The impact of a major road construction project on
native wildlife may get another look after all.
Attorneys representing a coalition of environmentalists say they received a letter from the Federal Highway Administration and Caltrans last month announcing a reevaluation of the impact of freeway widening project.
The agencies aim to assess whether new information about the impacts to the birds during last year’s nesting season reaches the threshold to trigger a detailed supplemental environmental impact statement about the highway project impacts at the bridges, according to spokeswoman for the Animal Legal Defense Fund.
A supplemental environmental impact statement (“SEIS”) would analyze the impacts to the birds specifically and determine whether there were alternatives available that would minimize or avoid future harms, the group says.
The ALDF represents Native Songbird Care & Conservation, Veronica Bowers, Madrone Audubon Society, Marin Audubon Society, Golden Gate Audubon Society, and Center for Biological Diversity.
They say the highway widening and bridge demolition projects at the Petaluma River and Lakeville Overpass bridges imperil protected birds.
"(The) impact on the birds had never been considered in the first environmental analysis in preparation of the bridge work," ALDF spokeswoman Megan Backus said in a prepared statement.

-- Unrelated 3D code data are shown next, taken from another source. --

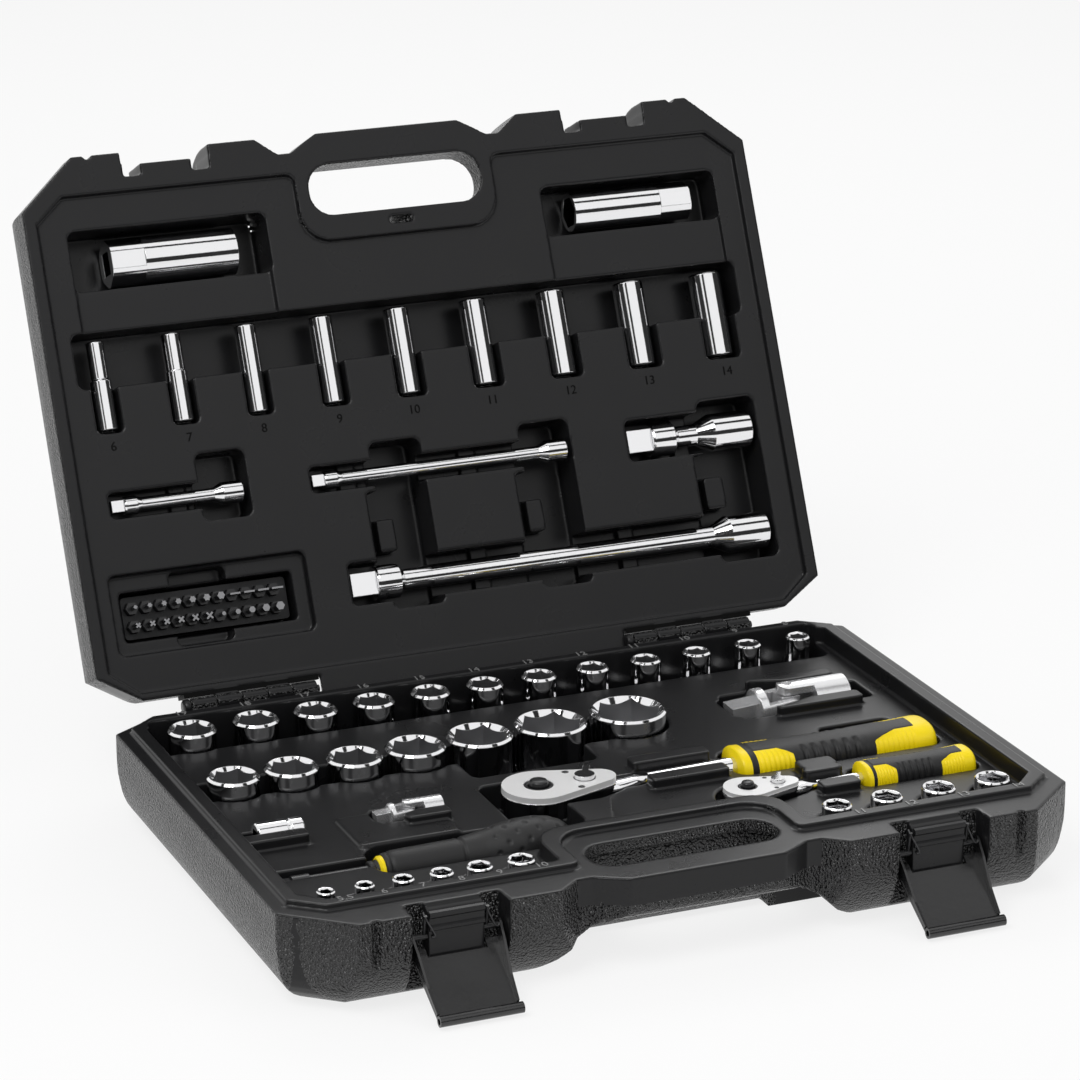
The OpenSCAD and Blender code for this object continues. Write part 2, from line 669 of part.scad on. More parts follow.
// Low blocks that stand in the finger channels
module lid_blocks() {
    for (b = [[-39.5, 68, -29, 86], [50, 68, 60, 86], [160, 69, 172, 87]])
        prism(round_rect(b[0], b[1], b[2], b[3], 1.5), base_h + 14, base_h + 30);
}

module keeper_steps() {
    step_z = base_h - pivot_d + lever_len - roll_r - 0.6;
    for (s = [-1, 1])
        prism(round_rect(s * latch_x - recess_half, -hd - 5, s * latch_x + recess_half,
                         -hd + recess_d + 3, 1, 2), step_z, lid_top + 1);
}

module lid_solid() {
    difference() {
        union() {
            difference() {
                union() {
                    translate([0, 0, base_h + seam]) scale([1, 1, -1]) half_form(lid_h, lid_edge_r);
                    knuckles(1, 1);
                    back_strip();
                }
                prism(lip_points(lip_gap), base_h - 1, base_h + recess_h);
                lid_pockets();
            }
            lid_blocks();
            bar_rests(ext_long_at, ext_a_r, bar_a_r, [20, 110]);
            bar_rests(ext_short_at, ext_a_r, bar_a_r, [153]);
            bar_rests(ext_slim_at, ext_b_r, bar_b_r, [-52, 20]);
            bar_rests(ext_stub_at, ext_b_r, bar_b_r, [-150]);
        }
        handle_shoulders(base_h - 1, lid_top + 1);
        finger_slot(lid_h + seam, 1);
        prism(round_rect(-7, lip_y0 + 28.7, 7, lip_y0 + 32.7, 1.9), base_h - 1, lid_top + 1);
        keeper_steps();
        for (s = [-1, 1]) {
            latch_recess(s, base_h - 1, lid_top + 1);
            wall_groove(s, lid_h, -1);
        }
    }
}

module lid_shell() {
    color([0.11, 0.11, 0.12]) opened() lid_solid();
}

// ---- Latches ----

// The lever in its shut place about its pivot: a tapering pan with its plate towards -Y, lip at the top
module lever_shape() {
    heel_r = 3.3;
    taper = atan((lever_half - lever_tip_half) / lever_len);
    flange = concat([[-lever_off - sheet_t, 6]], arc([0, 0], heel_r, 200, 360, 6),
        [[1.8, 10], [-lever_off + 2.4, lever_len * 0.6], [-lever_off + 1.6, lever_len - 4],
         [-lever_off - sheet_t, lever_len - 4]]);
    difference() {
        union() {
            translate([0, -lever_off, 0]) rotate([90, 0, 0]) linear_extrude(sheet_t)
                polygon([[-lever_half, 3.5], [lever_half, 3.5], [lever_tip_half, lever_len],
                         [-lever_tip_half, lever_len]]);
            for (m = [0, 1]) mirror([m, 0, 0]) translate([lever_half, 0, 0]) rotate([0, -taper, 0])
                translate([-sheet_t, 0, 0]) rotate([90, 0, 90]) linear_extrude(sheet_t) polygon(flange);
            translate([-lever_tip_half - 0.6, -lever_off + roll_r - sheet_t, lever_len])
                rotate([0, 90, 0]) cylinder(r = roll_r, h = 2 * lever_tip_half + 1.2, $fn = 32);
        }
        translate([-lever_half - 1, 0, 0]) rotate([0, 90, 0])
            cylinder(r = latch_pin_d / 2 + pin_gap, h = 2 * lever_half + 2, $fn = 48);
        translate([-block_half - 1, -lever_off - 2 * sheet_t, 0]) cube([2 * block_half + 2, 4 * sheet_t, 9]);
        translate([-lever_half - 1, -lever_off + roll_r - sheet_t, lever_len])
            rotate([0, 90, 0]) cylinder(r = roll_r - sheet_t, h = 2 * lever_half + 2, $fn = 32);
    }
}

module latch_lever(s) {
    color([0.07, 0.07, 0.08]) translate([s * latch_x, -hd + recess_d + 2.5, base_h - pivot_d])
        rotate([lever_swing, 0, 0]) lever_shape();
}

// Pivot wire of each latch with its two spring legs
module latch_springs() {
    leg_r = 0.9;
    color("silver") for (s = [-1, 1])
        translate([s * latch_x, -hd + recess_d + 2.5, base_h - pivot_d]) {
            translate([-lever_half - 0.8, 0, 0]) rotate([0, 90, 0])
                cylinder(r = latch_pin_d / 2, h = 2 * lever_half + 1.6, $fn = 48);
            for (k = [-1, 1])
                translate([k * (block_half + 1.6), 0, 0]) rotate([12, 0, 0])
                    cylinder(r = leg_r, h = 12, $fn = 32);
        }
}

// ---- Sockets, standing with the mouth up, floor at z = 0 ----

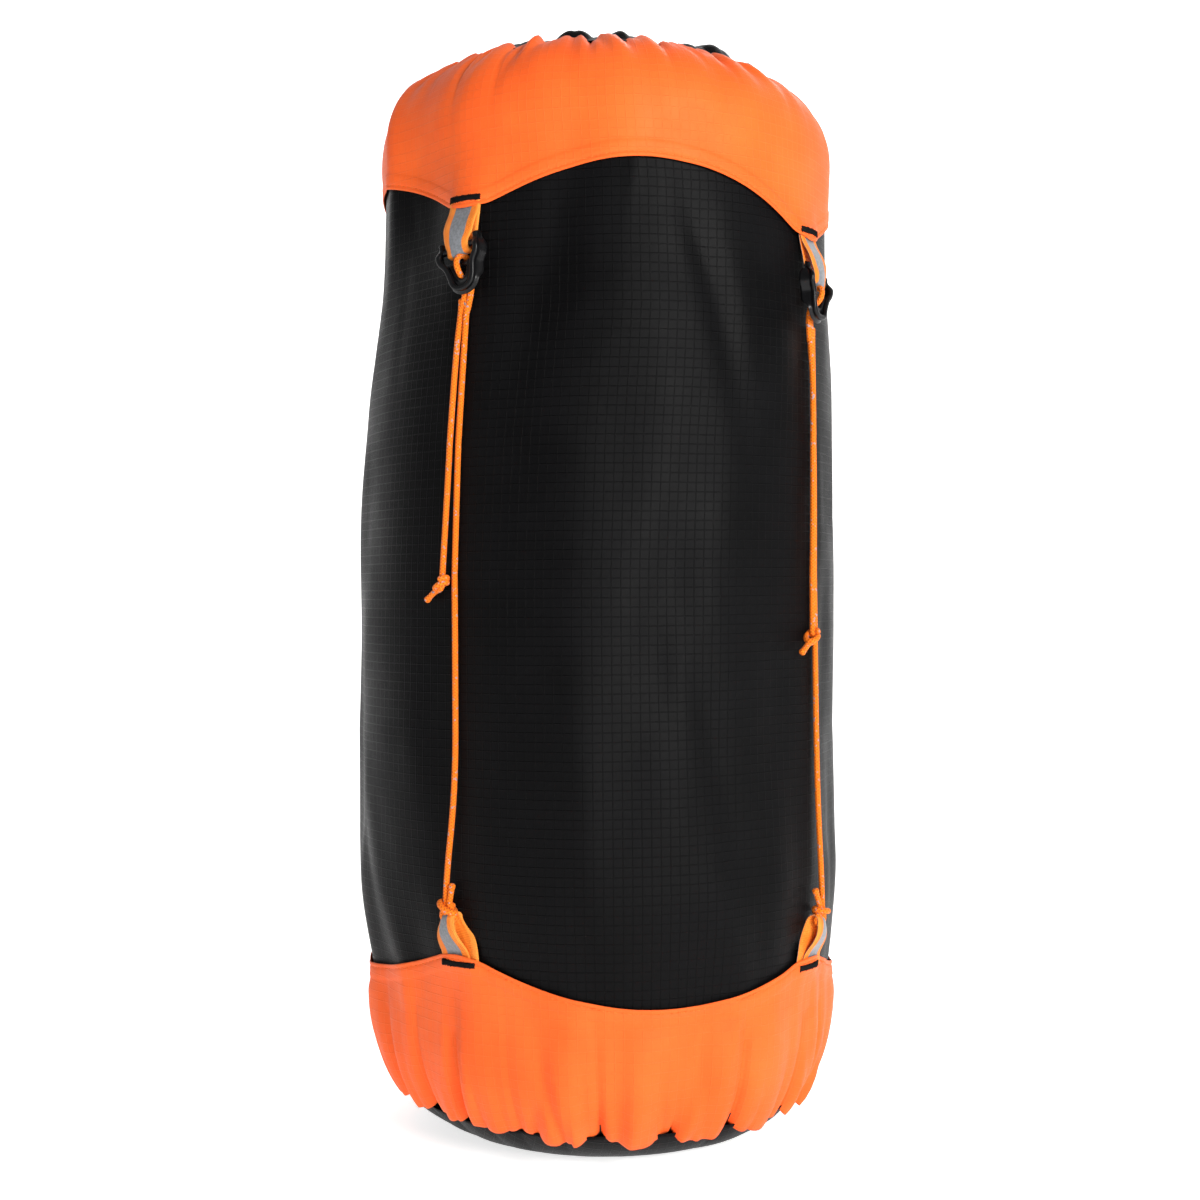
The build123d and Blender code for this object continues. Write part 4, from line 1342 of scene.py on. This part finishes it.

The ALDF on Aug. 16 issued a statement advocating for a review that includes observations and expert analysis, the recommendations of Caltrans contractors as well as state and federal wildlife agencies that netting imperiling the lives of the birds be removed, and a list of alternatives for continuing the project without causing harm to the federally- and state-protected birds.
"The agencies have not said when they will make a decision about whether the scores of killed or injured birds is 'significant' enough to perform a supplemental environmental review," Backus said, noting that the issue is of imminent concern with nesting season starting in February.
"(The) plaintiffs urge that because of the mass deaths, the agencies should bypass the make-work 'reevaluation' process and start on an SEIS right away, or if not right away, by this fall."